ヘルマフロディテの体温

 この作品は、話中和として語られている両性具有神の挿話を除けば、ファンタスティックなところはなく、そうした枠中話もただの創作として入れ込まれているだけであるため、ファンタジーとは言えない作品である。いわゆる耽美でもない。

 まずは出版社の紹介文にケチをつけよう。こうした惹句に騙された私も悪いが……。この惹句はウソではないが、歪めて伝えている。

〈ある日、母が「男」になった。それが始まりだった。〉
 語り手=主人公シルビオの母親は失踪し、やがて性転換手術を受けて戻ってきた。妻として暮らし、子供まで産んで、しかも肉体的にも転換するというのは私にはよくわからない。シルビオにも理解不能である。

〈以来、シルビオの世界は少しずつゆがみはじめた。人に言えない悪癖にとりつかれ、他者と交わることもできなくなったシルビオ。〉
 自己をはなはだしく抑えるようになっており、優等生を演じている。生活は普通にしているので、引きこもりでも何でもない。大学生になってからは、いなくなった母親を埋めるように、異性装にのめり込む。

〈そんなとき、背徳と情熱の町ナポリで男でもない女でもない、謎めいた大学教授に出会う。〉
 ナポリ医科大学に通うシルビオは、ゼータというユニークな名前の教授(産婦人科泌尿器科)の授業を受けるが、彼は性転換手術の権威であり、シルビオの母親も担当していて、その写真となどを授業に使った。また真性半陰陽(ただし女性・男性どちらの機能も不全)であることを公言している。

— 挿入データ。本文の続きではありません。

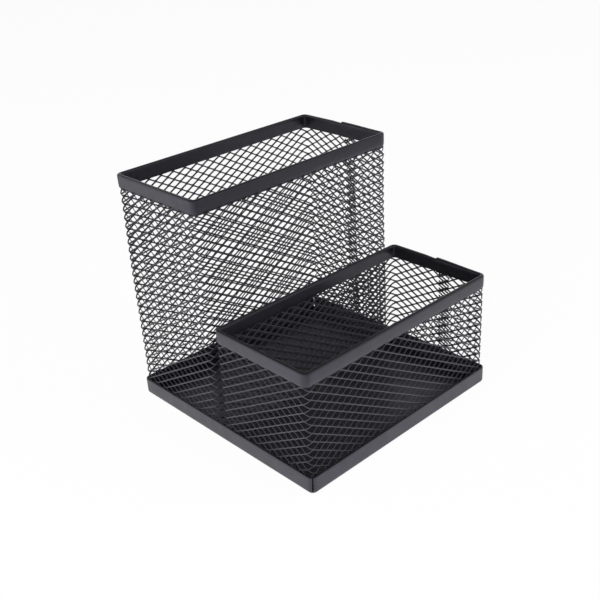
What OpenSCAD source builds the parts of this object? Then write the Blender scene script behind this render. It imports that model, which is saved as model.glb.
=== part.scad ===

〈教授の出す奇妙な課題はさらに尋常ならざる世界へとシルビオをいざなう…。〉
 シルビオに異性装者、性転換者、半陰陽についての調査をさせる。そして触発されたところから物語を作らせる。その物語がファンタジーになっているものもある。……これはまったく尋常で、独りで自分の異性装を鏡に映してマスタべーションをするよりもよほど健康的である。

〈年老いた女装街娼や去勢された男性歌手、伝説の人魚や両性具有の神たちが織りなす哀しくも優しい異形の愛の物語。〉
 両性具有神・ヘルマフロディトの物語は異形の愛っぽかったが、あとはごく普通の愛の物語である。この惹句を書いた人はなかなかの知能犯である。
 
ランダムハウス講談社新人賞優秀賞受賞作。〉
 新人でこれだけ書ければ充分だろう。

 それにしても、翻訳を思わせる文体、というのが褒め言葉になるというのはおかしかろう。翻訳というのはどこかこなれない日本語であり、実際、この本にも校正したくなるところがあったが……。もとが翻訳家らしいので、著者にはたぶんこの言葉は褒め言葉とは思えなかったのではあるまいか。翻訳の不自由さを知っているはずだから。そもそも具体的に翻訳文学の普遍的な文体があるわけではないだろう。私は勉強不足できちんと立論できないのだが。
 
 内容的に翻訳文学のよう、というのも意味不明で、日本にはこういう場所を想定しにくいので海外の話になっているだけとおぼしい。これもやはり褒め言葉になるとは思えない。
 私にとってはこんな作品。

 トランスセクシュアルトランスヴェスタイト、肉体的な半陰陽というテーマに取り組んだ作品だが、全体的に理想主義と甘い感傷主義に流れたきらいがある。この甘さは、枠中話としてファンタジーや青春小説などを入れ込んだために一層増している。読後感は良い作品と言えるかもしれないが、テーマが大きいわりには物足りない。
 また、これはどうでもいいとだが、教授の本棚のラインナップが、幻想文学読者から見たら物足りない。脱力するような感じがするので、こういうのはやめてもらいたい。どうせならもっとマニアックな本か未訳の専門書、あるいは架空の本を並べてもほしいものである。